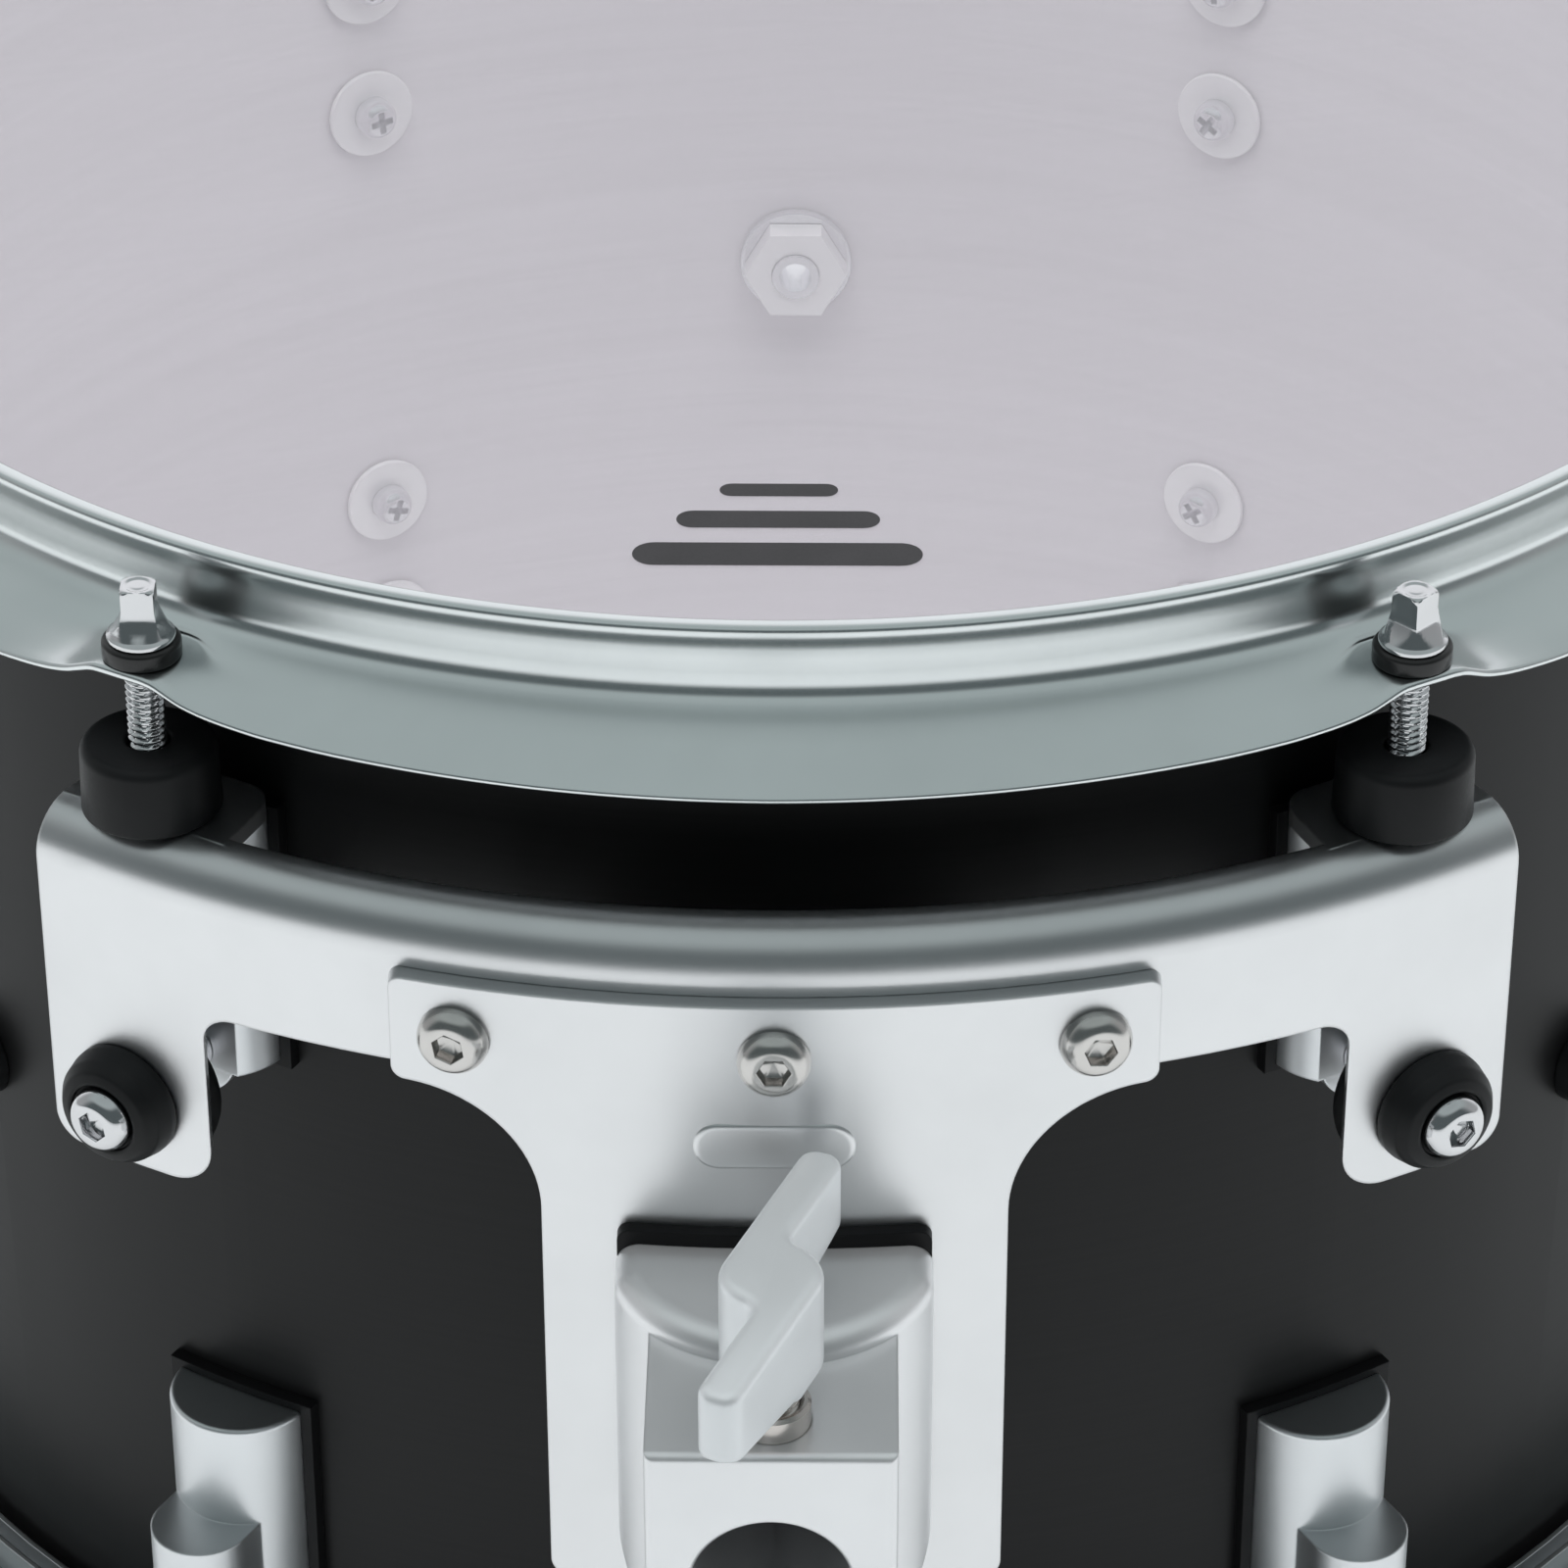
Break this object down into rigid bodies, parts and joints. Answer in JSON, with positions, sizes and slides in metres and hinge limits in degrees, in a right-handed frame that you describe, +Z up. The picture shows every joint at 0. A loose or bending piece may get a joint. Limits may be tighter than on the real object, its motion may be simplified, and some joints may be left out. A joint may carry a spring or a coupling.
{
  "type": "mounted tom drum",
  "caption": "Rack tom drum with pressed steel hoops, half-round lugs, a rubber-isolated suspension bracket and a wing-bolt clamp for a tom arm.",
  "frame": {"origin": "centre of the batter head's top surface", "axes": "+Z up along the drum's axis, out of the batter head; -Y points out of the tom-arm socket; +X to the right seen from the mount side"},
  "size_m": [0.3698, 0.4375, 0.2265],
  "materials": {
    "head_film": "thin hazy polyester film, lightly coated",
    "flesh_hoop": "mill aluminium channel",
    "hoop_steel": "satin nickel-chrome plated pressed steel",
    "bracket_steel": "bead-blasted satin plated steel",
    "cast_zinc": "satin plated zinc die casting",
    "rod_chrome": "polished chrome",
    "button_steel": "bright stainless steel",
    "zinc_steel": "zinc-plated steel",
    "nylon": "black moulded nylon",
    "gasket_rubber": "thin black rubber gasket",
    "rubber": "matt black moulded rubber",
    "brass_nut": "turned brass swivel nut",
    "shell_wood": "satin black lacquer outside, pale sanded ply inside",
    "badge_metal": "plain brushed oval plate"
  },
  "bodies": {
    "drum": {"arm_clamp_casting": "cast_zinc", "badge": "badge_metal", "batter_flesh_hoop": "flesh_hoop", "batter_head": "head_film", "batter_hoop": "hoop_steel", "bottom_rod_washers": "nylon", "casting_screws": "zinc_steel", "leg_bolt_spacers": "zinc_steel", "leg_bolts": "rod_chrome", "leg_grommets": "rubber", "lower_lug_1": "cast_zinc", "lower_lug_2": "cast_zinc", "lower_lug_3": "cast_zinc", "lower_lug_4": "cast_zinc", "lower_lug_5": "cast_zinc", "lower_lug_6": "cast_zinc", "lower_lug_gaskets": "gasket_rubber", "lug_inserts": "brass_nut", "lug_screw_washers": "zinc_steel", "lug_screws": "zinc_steel", "mount_plate": "bracket_steel", "plate_gasket": "gasket_rubber", "plate_nuts": "zinc_steel", "plate_screws": "button_steel", "resonant_flesh_hoop": "flesh_hoop", "resonant_head": "head_film", "resonant_hoop": "hoop_steel", "rubber_feet": "rubber", "shell": "shell_wood", "side_vent_rings": "rubber", "side_vents": "rod_chrome", "suspension_bracket": "bracket_steel", "thread_sleeve": "zinc_steel", "top_rod_washers": "nylon", "upper_lug_1": "cast_zinc", "upper_lug_2": "cast_zinc", "upper_lug_3": "cast_zinc", "upper_lug_4": "cast_zinc", "upper_lug_5": "cast_zinc", "upper_lug_6": "cast_zinc", "upper_lug_gaskets": "gasket_rubber", "vent_lock_washer": "zinc_steel", "vent_nut": "zinc_steel", "vent_tube": "rod_chrome"},
    "bottom_rod_1": {"bottom_rod_1": "rod_chrome"},
    "bottom_rod_2": {"bottom_rod_2": "rod_chrome"},
    "bottom_rod_3": {"bottom_rod_3": "rod_chrome"},
    "bottom_rod_4": {"bottom_rod_4": "rod_chrome"},
    "bottom_rod_5": {"bottom_rod_5": "rod_chrome"},
    "bottom_rod_6": {"bottom_rod_6": "rod_chrome"},
    "top_rod_1": {"top_rod_1": "rod_chrome"},
    "top_rod_2": {"top_rod_2": "rod_chrome"},
    "top_rod_3": {"top_rod_3": "rod_chrome"},
    "top_rod_4": {"top_rod_4": "rod_chrome"},
    "top_rod_5": {"top_rod_5": "rod_chrome"},
    "top_rod_6": {"top_rod_6": "rod_chrome"},
    "clamp_shoe": {"clamp_shoe": "zinc_steel"},
    "wing_bolt": {"wing_bolt": "cast_zinc"}
  },
  "joints": [
    {"name": "bottom_rod_1_turn", "type": "hinge", "parent": "drum", "child": "bottom_rod_1", "pos_m": [-0.08855, -0.15337, -0.2137], "axis": [0, 0, -1], "continuous": true},
    {"name": "bottom_rod_2_turn", "type": "hinge", "parent": "drum", "child": "bottom_rod_2", "pos_m": [0.08855, -0.15337, -0.2137], "axis": [0, 0, -1], "continuous": true},
    {"name": "bottom_rod_3_turn", "type": "hinge", "parent": "drum", "child": "bottom_rod_3", "pos_m": [0.1771, 0, -0.2137], "axis": [0, 0, -1], "continuous": true},
    {"name": "bottom_rod_4_turn", "type": "hinge", "parent": "drum", "child": "bottom_rod_4", "pos_m": [0.08855, 0.15337, -0.2137], "axis": [0, 0, -1], "continuous": true},
    {"name": "bottom_rod_5_turn", "type": "hinge", "parent": "drum", "child": "bottom_rod_5", "pos_m": [-0.08855, 0.15337, -0.2137], "axis": [0, 0, -1], "continuous": true},
    {"name": "bottom_rod_6_turn", "type": "hinge", "parent": "drum", "child": "bottom_rod_6", "pos_m": [-0.1771, 0, -0.2137], "axis": [0, 0, -1], "continuous": true},
    {"name": "top_rod_1_turn", "type": "hinge", "parent": "drum", "child": "top_rod_1", "pos_m": [-0.08855, -0.15337, -0.0018], "axis": [0, 0, 1], "continuous": true},
    {"name": "top_rod_2_turn", "type": "hinge", "parent": "drum", "child": "top_rod_2", "pos_m": [0.08855, -0.15337, -0.0018], "axis": [0, 0, 1], "continuous": true},
    {"name": "top_rod_3_turn", "type": "hinge", "parent": "drum", "child": "top_rod_3", "pos_m": [0.1771, 0, -0.0018], "axis": [0, 0, 1], "continuous": true},
    {"name": "top_rod_4_turn", "type": "hinge", "parent": "drum", "child": "top_rod_4", "pos_m": [0.08855, 0.15337, -0.0018], "axis": [0, 0, 1], "continuous": true},
    {"name": "top_rod_5_turn", "type": "hinge", "parent": "drum", "child": "top_rod_5", "pos_m": [-0.08855, 0.15337, -0.0018], "axis": [0, 0, 1], "continuous": true},
    {"name": "top_rod_6_turn", "type": "hinge", "parent": "drum", "child": "top_rod_6", "pos_m": [-0.1771, 0, -0.0018], "axis": [0, 0, 1], "continuous": true},
    {"name": "clamp_shoe_press", "type": "slide", "parent": "drum", "child": "clamp_shoe", "axis": [0, 0, -1], "range_m": [0, 0.0025]},
    {"name": "wing_bolt_turn", "type": "hinge", "parent": "clamp_shoe", "child": "wing_bolt", "pos_m": [0, -0.2265, -0.07], "axis": [0, 0, -1], "range_deg": [0, 720]}
  ],
  "couplings": [
    {"joint": "wing_bolt_turn", "follows": "clamp_shoe_press", "rad_per_m": 5026.5}
  ]
}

#####

### Problem description:
Repeat the data above, word for word.

### Completed exercise:
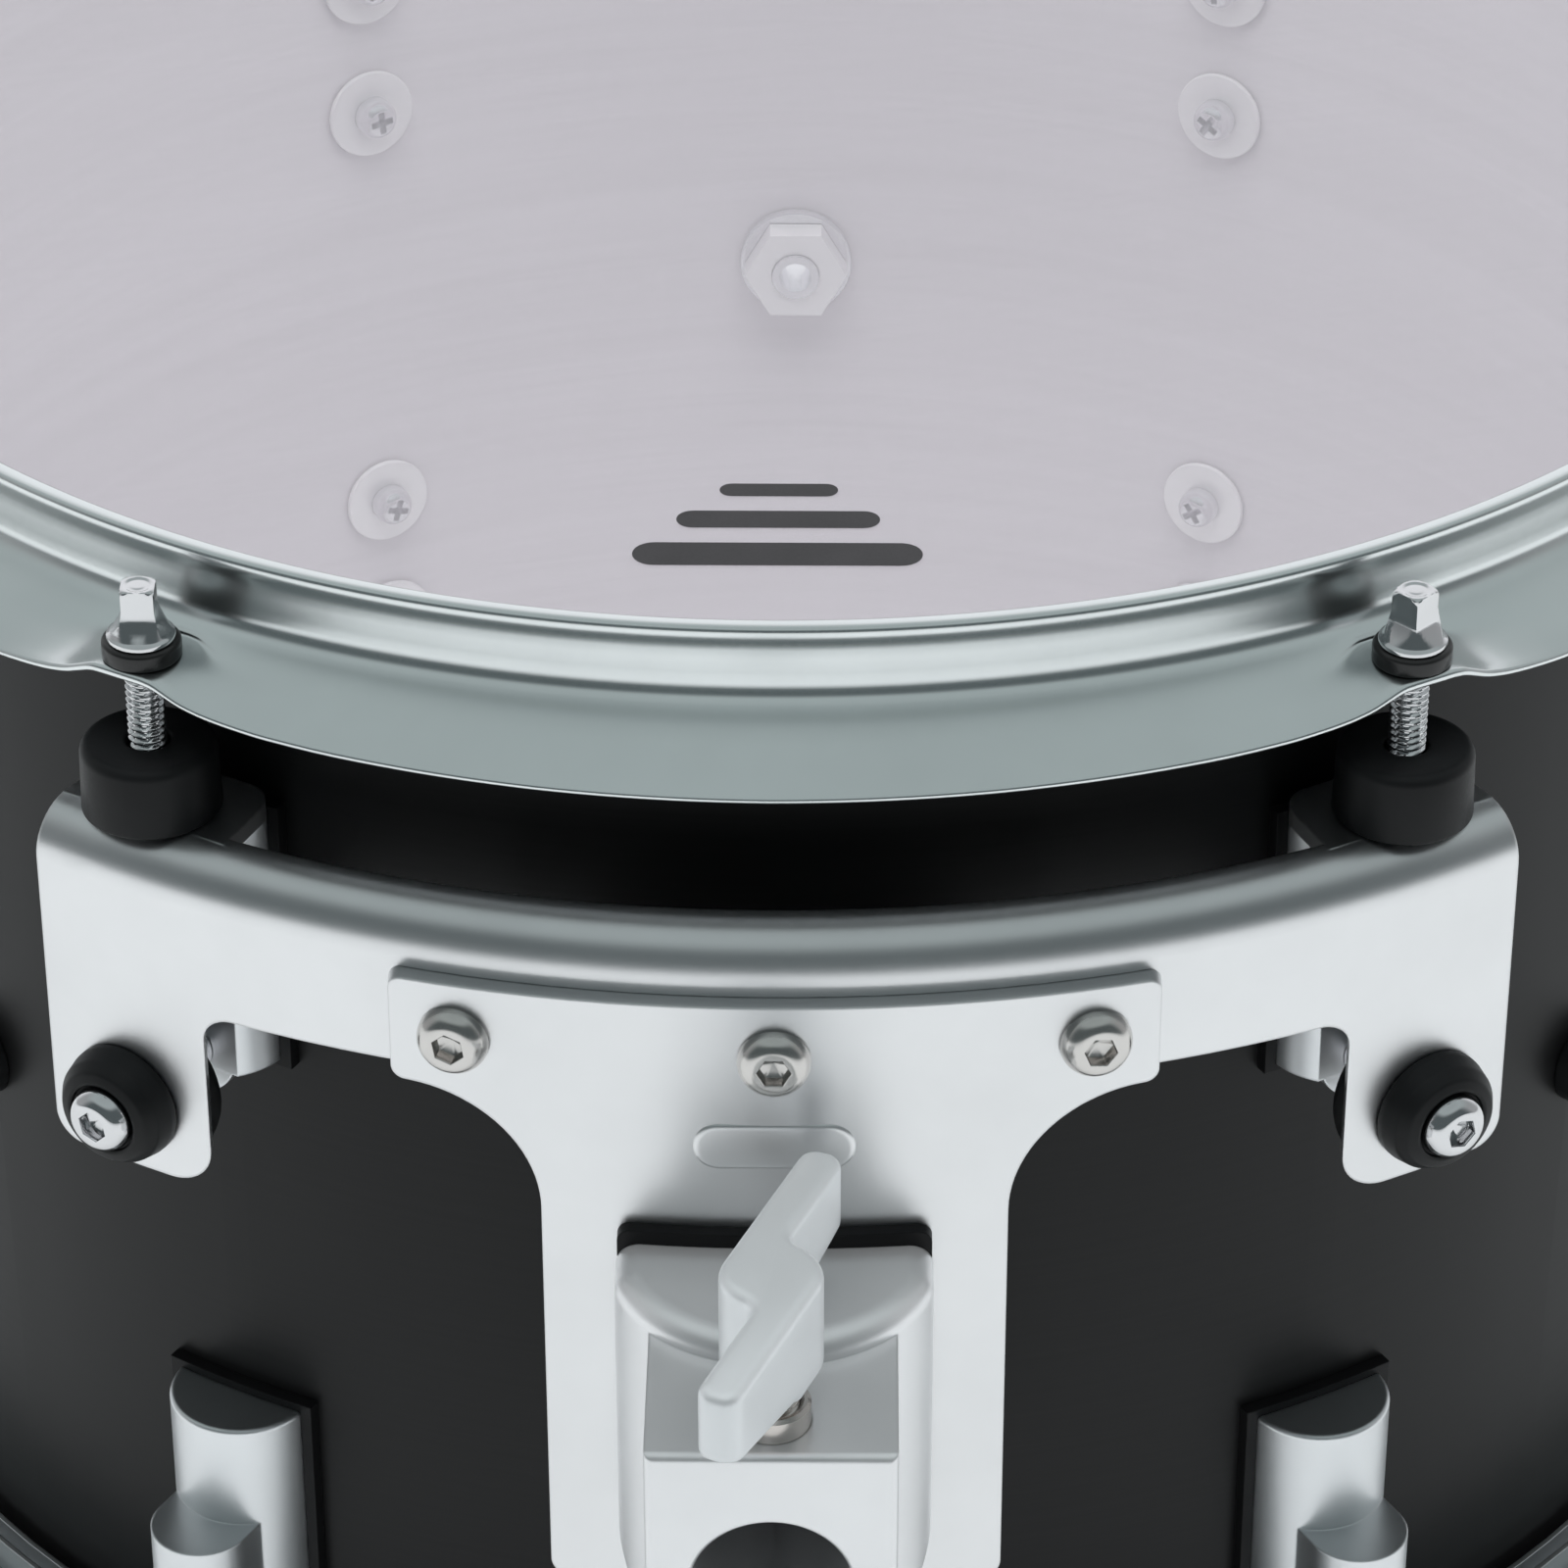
Break this object down into rigid bodies, parts and joints. Answer in JSON, with positions, sizes and slides in metres and hinge limits in degrees, in a right-handed frame that you describe, +Z up. The picture shows every joint at 0. A loose or bending piece may get a joint. Limits may be tighter than on the real object, its motion may be simplified, and some joints may be left out. A joint may carry a spring or a coupling.
{
  "type": "mounted tom drum",
  "caption": "Rack tom drum with pressed steel hoops, half-round lugs, a rubber-isolated suspension bracket and a wing-bolt clamp for a tom arm.",
  "frame": {"origin": "centre of the batter head's top surface", "axes": "+Z up along the drum's axis, out of the batter head; -Y points out of the tom-arm socket; +X to the right seen from the mount side"},
  "size_m": [0.3698, 0.4375, 0.2265],
  "materials": {
    "head_film": "thin hazy polyester film, lightly coated",
    "flesh_hoop": "mill aluminium channel",
    "hoop_steel": "satin nickel-chrome plated pressed steel",
    "bracket_steel": "bead-blasted satin plated steel",
    "cast_zinc": "satin plated zinc die casting",
    "rod_chrome": "polished chrome",
    "button_steel": "bright stainless steel",
    "zinc_steel": "zinc-plated steel",
    "nylon": "black moulded nylon",
    "gasket_rubber": "thin black rubber gasket",
    "rubber": "matt black moulded rubber",
    "brass_nut": "turned brass swivel nut",
    "shell_wood": "satin black lacquer outside, pale sanded ply inside",
    "badge_metal": "plain brushed oval plate"
  },
  "bodies": {
    "drum": {"arm_clamp_casting": "cast_zinc", "badge": "badge_metal", "batter_flesh_hoop": "flesh_hoop", "batter_head": "head_film", "batter_hoop": "hoop_steel", "bottom_rod_washers": "nylon", "casting_screws": "zinc_steel", "leg_bolt_spacers": "zinc_steel", "leg_bolts": "rod_chrome", "leg_grommets": "rubber", "lower_lug_1": "cast_zinc", "lower_lug_2": "cast_zinc", "lower_lug_3": "cast_zinc", "lower_lug_4": "cast_zinc", "lower_lug_5": "cast_zinc", "lower_lug_6": "cast_zinc", "lower_lug_gaskets": "gasket_rubber", "lug_inserts": "brass_nut", "lug_screw_washers": "zinc_steel", "lug_screws": "zinc_steel", "mount_plate": "bracket_steel", "plate_gasket": "gasket_rubber", "plate_nuts": "zinc_steel", "plate_screws": "button_steel", "resonant_flesh_hoop": "flesh_hoop", "resonant_head": "head_film", "resonant_hoop": "hoop_steel", "rubber_feet": "rubber", "shell": "shell_wood", "side_vent_rings": "rubber", "side_vents": "rod_chrome", "suspension_bracket": "bracket_steel", "thread_sleeve": "zinc_steel", "top_rod_washers": "nylon", "upper_lug_1": "cast_zinc", "upper_lug_2": "cast_zinc", "upper_lug_3": "cast_zinc", "upper_lug_4": "cast_zinc", "upper_lug_5": "cast_zinc", "upper_lug_6": "cast_zinc", "upper_lug_gaskets": "gasket_rubber", "vent_lock_washer": "zinc_steel", "vent_nut": "zinc_steel", "vent_tube": "rod_chrome"},
    "bottom_rod_1": {"bottom_rod_1": "rod_chrome"},
    "bottom_rod_2": {"bottom_rod_2": "rod_chrome"},
    "bottom_rod_3": {"bottom_rod_3": "rod_chrome"},
    "bottom_rod_4": {"bottom_rod_4": "rod_chrome"},
    "bottom_rod_5": {"bottom_rod_5": "rod_chrome"},
    "bottom_rod_6": {"bottom_rod_6": "rod_chrome"},
    "top_rod_1": {"top_rod_1": "rod_chrome"},
    "top_rod_2": {"top_rod_2": "rod_chrome"},
    "top_rod_3": {"top_rod_3": "rod_chrome"},
    "top_rod_4": {"top_rod_4": "rod_chrome"},
    "top_rod_5": {"top_rod_5": "rod_chrome"},
    "top_rod_6": {"top_rod_6": "rod_chrome"},
    "clamp_shoe": {"clamp_shoe": "zinc_steel"},
    "wing_bolt": {"wing_bolt": "cast_zinc"}
  },
  "joints": [
    {"name": "bottom_rod_1_turn", "type": "hinge", "parent": "drum", "child": "bottom_rod_1", "pos_m": [-0.08855, -0.15337, -0.2137], "axis": [0, 0, -1], "continuous": true},
    {"name": "bottom_rod_2_turn", "type": "hinge", "parent": "drum", "child": "bottom_rod_2", "pos_m": [0.08855, -0.15337, -0.2137], "axis": [0, 0, -1], "continuous": true},
    {"name": "bottom_rod_3_turn", "type": "hinge", "parent": "drum", "child": "bottom_rod_3", "pos_m": [0.1771, 0, -0.2137], "axis": [0, 0, -1], "continuous": true},
    {"name": "bottom_rod_4_turn", "type": "hinge", "parent": "drum", "child": "bottom_rod_4", "pos_m": [0.08855, 0.15337, -0.2137], "axis": [0, 0, -1], "continuous": true},
    {"name": "bottom_rod_5_turn", "type": "hinge", "parent": "drum", "child": "bottom_rod_5", "pos_m": [-0.08855, 0.15337, -0.2137], "axis": [0, 0, -1], "continuous": true},
    {"name": "bottom_rod_6_turn", "type": "hinge", "parent": "drum", "child": "bottom_rod_6", "pos_m": [-0.1771, 0, -0.2137], "axis": [0, 0, -1], "continuous": true},
    {"name": "top_rod_1_turn", "type": "hinge", "parent": "drum", "child": "top_rod_1", "pos_m": [-0.08855, -0.15337, -0.0018], "axis": [0, 0, 1], "continuous": true},
    {"name": "top_rod_2_turn", "type": "hinge", "parent": "drum", "child": "top_rod_2", "pos_m": [0.08855, -0.15337, -0.0018], "axis": [0, 0, 1], "continuous": true},
    {"name": "top_rod_3_turn", "type": "hinge", "parent": "drum", "child": "top_rod_3", "pos_m": [0.1771, 0, -0.0018], "axis": [0, 0, 1], "continuous": true},
    {"name": "top_rod_4_turn", "type": "hinge", "parent": "drum", "child": "top_rod_4", "pos_m": [0.08855, 0.15337, -0.0018], "axis": [0, 0, 1], "continuous": true},
    {"name": "top_rod_5_turn", "type": "hinge", "parent": "drum", "child": "top_rod_5", "pos_m": [-0.08855, 0.15337, -0.0018], "axis": [0, 0, 1], "continuous": true},
    {"name": "top_rod_6_turn", "type": "hinge", "parent": "drum", "child": "top_rod_6", "pos_m": [-0.1771, 0, -0.0018], "axis": [0, 0, 1], "continuous": true},
    {"name": "clamp_shoe_press", "type": "slide", "parent": "drum", "child": "clamp_shoe", "axis": [0, 0, -1], "range_m": [0, 0.0025]},
    {"name": "wing_bolt_turn", "type": "hinge", "parent": "clamp_shoe", "child": "wing_bolt", "pos_m": [0, -0.2265, -0.07], "axis": [0, 0, -1], "range_deg": [0, 720]}
  ],
  "couplings": [
    {"joint": "wing_bolt_turn", "follows": "clamp_shoe_press", "rad_per_m": 5026.5}
  ]
}